A polarizing figure in Philadelphia sports, the publicity stunt involved a tug of war matchup between a team of pro Donovan McNabb supporters and a team of his haters. The losers of the tug of war got dragged into an unforgiving pool of Chunky minestrone soup. It was a heated decision ultimately picking sides but I chose to be a McNabb supporter. While a cogent sports argument might have persuaded me into changing sides, a great debater could never stir my interest into liking McNabb’s longtime familiar sponsor, Chunky soup.
The tug of war broadcasted live on the radio for those deaf of ear who did not hear my name announced. ABC TV covered the event for their 11'0'clock news broadcast. Fox TV film crews were also on hand filming the event as a lead in to their telecast of the game itself. The tug of war proved to be a titan stalemate for gulp....only the first thirty seconds. As my team’s front man, the taught rope often lifted my heels off the ground. I quickly lost footing for our team when I pulled a nerdy calf muscle in my left leg. Momentum swung and the rope continued to pull me forward. Analogous to a McNabb season ending post game interview, I was walking a tight rope. A glacier of a man the size of an NFL lineman, our anchorman slipped causing the rope to become real short next to the pool of soup. My muscles burned with pain and my body contorted trying to avoid the pool. It felt like former running back Ricky Williams was a ringer pulling on the other side. Not even Donovan’s protective parents could save me from the drink now. Testing the waters seemed to be my destiny.

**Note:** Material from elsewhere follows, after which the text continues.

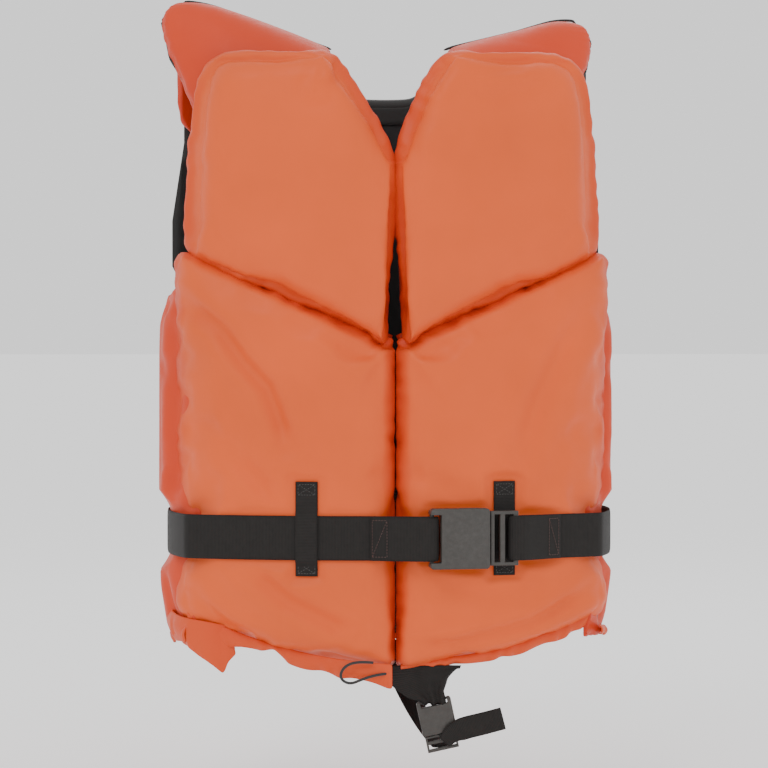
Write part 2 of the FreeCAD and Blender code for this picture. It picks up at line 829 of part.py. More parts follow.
def crotch_tail():
    """The free end of the strap, folded forward out of the plug and to the wearer's left."""
    outline = [
        ("crotch_across + 3", "-(crotch_height + 14)"),
        ("crotch_across + 14", "-(crotch_height - 6)"),
        ("crotch_across + 55", "-(crotch_height - 15)"),
        ("crotch_across + 60", "-(crotch_height + 3)"),
        ("crotch_across + 20", "-(crotch_height + 13)"),
        ("crotch_across + 8", "-(crotch_height + 19)"),
    ]
    tail = common(prism(outline), box((f"-{TALL}", "-crotch_thick", f"-{TALL}"), (str(TALL), "0", "0")))
    place(tail, "0", "-(crotch_front + 3.8)", "0")
    keep(tail, "crotch_tail")


hem_strap()
crotch_strap()
crotch_tail()

# ---------------------------------------------------------------- drawcord


DRAWCORD_ROUTE = [
    (-6, -126.5, -521.0),
    (-17, -131.0, -521.5),
    (-30, -133.0, -525.0),
    (-42, -133.5, -530.0),
    (-51, -133.5, -524.0),
    (-47, -133.5, -514.0),
    (-35, -133.0, -509.5),
    (-21, -132.0, -511.0),
]


def rounded_path(route):
    """Straight runs joined by tangent arcs, and the arcs' radii."""
    points = [Vector(*point) for point in route]
    edges = []
    radii = []
    start = points[0]
    for before, corner, after in zip(points, points[1:], points[2:]):
        into = (corner - before).normalize()
        out = (after - corner).normalize()
        half_turn = into.getAngle(out) / 2
        reach = 0.45 * min((corner - before).Length, (after - corner).Length)
        radii.append(reach / math.tan(half_turn))
        first = corner - into * reach
        last = corner + out * reach
        middle = corner + (out - into).normalize() * radii[-1] * (1 / math.cos(half_turn) - 1)
        edges.append(Part.LineSegment(start, first).toShape())
        edges.append(Part.Arc(first, middle, last).toShape())
        start = last
    edges.append(Part.LineSegment(start, points[-1]).toShape())
    return Part.Wire(edges), radii


def drawcord():
    """The small bow loop of the hem's drawcord, at the foot of the zip."""
    path, radii = rounded_path(DRAWCORD_ROUTE)
    radius = size("cord_diameter") / 2
    start = Vector(*DRAWCORD_ROUTE[0])
    heading = Vector(*DRAWCORD_ROUTE[1]) - start
    section = Part.Wire(Part.makeCircle(radius, start, heading))
    tube = path.makePipeShell([section], True, True)
    cord = doc.addObject("Part::Feature", "Drawcord")
    cord.Shape = tube
    keep(cord, "drawcord_loop")
    share = tube.Volume / (math.pi * radius**2 * path.Length)
    print(f"drawcord: {path.Length:.1f} mm, radii {[round(r, 1) for r in radii]}, volume share {share:.4f}")


drawcord()

# ---------------------------------------------------------------- checks and files

doc.recompute()
for piece in doc.Objects:
    if "Invalid" in piece.State or "Error" in piece.State:
        raise RuntimeError(f"{piece.Name} ({piece.Label}) is {piece.State}")
os.makedirs("parts", exist_ok=True)
for piece in parts:
    if piece.Shape.isNull() or not piece.Shape.isValid():
        raise RuntimeError(f"{piece.Label} has no valid shape")
for piece in parts:
    piece.Shape.exportStep(f"parts/{piece.Label}.step")
print(f"{len(parts)} sub-parts")
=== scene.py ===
"""Looks of the life jacket: padded fabric, webbing, buckles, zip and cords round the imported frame.

Metres, in the frame's own axes: +Z up, front facing -Y, the wearer's right side at -X.
"""
import math

import bmesh
import bpy
import numpy as np
from mathutils import Matrix, Vector


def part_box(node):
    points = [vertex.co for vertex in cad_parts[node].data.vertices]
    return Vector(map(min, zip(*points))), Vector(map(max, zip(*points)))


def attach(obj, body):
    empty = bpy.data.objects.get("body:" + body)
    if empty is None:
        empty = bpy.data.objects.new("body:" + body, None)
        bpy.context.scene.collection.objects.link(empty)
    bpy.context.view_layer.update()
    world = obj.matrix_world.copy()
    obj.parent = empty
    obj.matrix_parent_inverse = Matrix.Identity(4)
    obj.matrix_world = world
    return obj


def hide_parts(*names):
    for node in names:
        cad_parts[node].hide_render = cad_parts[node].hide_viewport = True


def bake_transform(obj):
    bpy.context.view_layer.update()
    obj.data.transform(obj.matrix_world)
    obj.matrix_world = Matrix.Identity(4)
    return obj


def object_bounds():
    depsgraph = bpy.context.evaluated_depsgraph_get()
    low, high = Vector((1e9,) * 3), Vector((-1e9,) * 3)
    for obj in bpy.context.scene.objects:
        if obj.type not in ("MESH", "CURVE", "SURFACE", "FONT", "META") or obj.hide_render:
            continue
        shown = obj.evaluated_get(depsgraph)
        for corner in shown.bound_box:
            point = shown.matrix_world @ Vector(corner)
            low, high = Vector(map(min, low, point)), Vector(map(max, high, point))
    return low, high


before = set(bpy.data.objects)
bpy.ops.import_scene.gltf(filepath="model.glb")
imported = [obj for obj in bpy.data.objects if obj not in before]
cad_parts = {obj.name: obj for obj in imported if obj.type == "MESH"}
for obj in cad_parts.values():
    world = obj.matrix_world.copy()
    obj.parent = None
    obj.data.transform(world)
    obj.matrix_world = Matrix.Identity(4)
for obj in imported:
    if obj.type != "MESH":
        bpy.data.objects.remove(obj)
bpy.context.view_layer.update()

MM = 0.001
SIDES = (("right", 1), ("left", -1))      # the wearer's sides; pieces are drawn on the right, at -X

# ---------------------------------------------------------------- shape of the frame

CURVE = 416 * MM                            # radius of the inner faces of front and back
AXIS = CURVE - 84 * MM                      # how far the centre of the front's arc lies behind the middle
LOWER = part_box("front_cover_right")
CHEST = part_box("chest_cover_right")
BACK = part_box("back_cover")
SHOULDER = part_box("shoulder_cover_right")
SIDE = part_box("side_cover_right")
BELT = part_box("belt_main")
BELT_MID = (BELT[0].z + BELT[1].z) / 2
FRONT_THICK = 45 * MM
CHEST_THICK = 58 * MM
BACK_THICK = 30 * MM
SKIN = CURVE + 1.3 * MM                     # where the padded chambers start
FRONT_SKIN = SKIN + FRONT_THICK


def front_surface(inner=SKIN):
    """Maps (across, up) and depth onto the front, which is round about an upright axis."""
    def surface(place, depth):
        radius = inner + depth
        y = AXIS - np.sqrt(radius**2 - place[:, 0] ** 2)
        return np.column_stack((place[:, 0], y, place[:, 1]))
    return surface


def back_surface(inner=SKIN):
    def surface(place, depth):
        radius = inner + depth
        y = -AXIS + np.sqrt(radius**2 - place[:, 0] ** 2)
        return np.column_stack((place[:, 0], y, place[:, 1]))
    return surface


SIDE_RING = (14 * MM, -8 * MM, 206 * MM)    # centre of the side's arc, and its inner radius


def side_surface(inner=SIDE_RING[2]):
    """Maps (forward to back along the arc, up) and depth onto the wearer's right side."""
    def surface(place, depth):
        angle = place[:, 0] / SIDE_RING[2]
        radius = inner + depth
        x = SIDE_RING[0] - radius * np.cos(angle)
        y = SIDE_RING[1] + radius * np.sin(angle)
        return np.column_stack((x, y, place[:, 1]))
    return surface


SHOULDER_THICK = 20 * MM
ARCH_FOOT = SHOULDER[0].z
ARCH_RISE = math.tan(math.radians(15))
ARCH_RUN = 260 * MM                         # length of the arch from its front foot to its back foot


def arch_point(turn, across):
    """A point of the shoulder arch's outer face. turn runs from 0, front foot, to 1, back foot."""
    depth = np.sqrt((CURVE - 1 * MM) ** 2 - across**2) - AXIS
    top = 21 * MM + 1.35 * ARCH_RISE * np.abs(across)
    top = top - 11 * MM * np.clip((np.abs(across) - 150 * MM) / (50 * MM), 0, 1.2) ** 2
    angle = np.pi * turn
    power = 2 / 2.5
    y = -np.sign(np.cos(angle)) * depth * np.abs(np.cos(angle)) ** power
    z = ARCH_FOOT + (top - ARCH_FOOT) * np.abs(np.sin(angle)) ** power
    return np.column_stack((across, y, z))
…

I fell headfirst into a three foot deep pool of minestrone soup. As I came up out of the soup, the raucous crowd went stir crazy. I estimated that I had swallowed enough soup to rob a Philadelphia homeless person of their next meal. There was no soup kitchen to send this soup back to and its smelly ingredients clung to my clothes. After the winning team celebrated their feat of strength fueled by turncoat quarterback animosity, I ran down the tarmac of padding and did a picturesque belly flop for the rolling cameras. I came up out of the drink spitting out cold soup. Despite my support for arguably the best quarterback in Eagles franchise history, in the end I came up short. The beaten path felt all too familiar. My dream of winning a Super Bowl as a superfan had become a lousy soup bowl. Donovan McNabb had left a bad taste in my mouth yet again.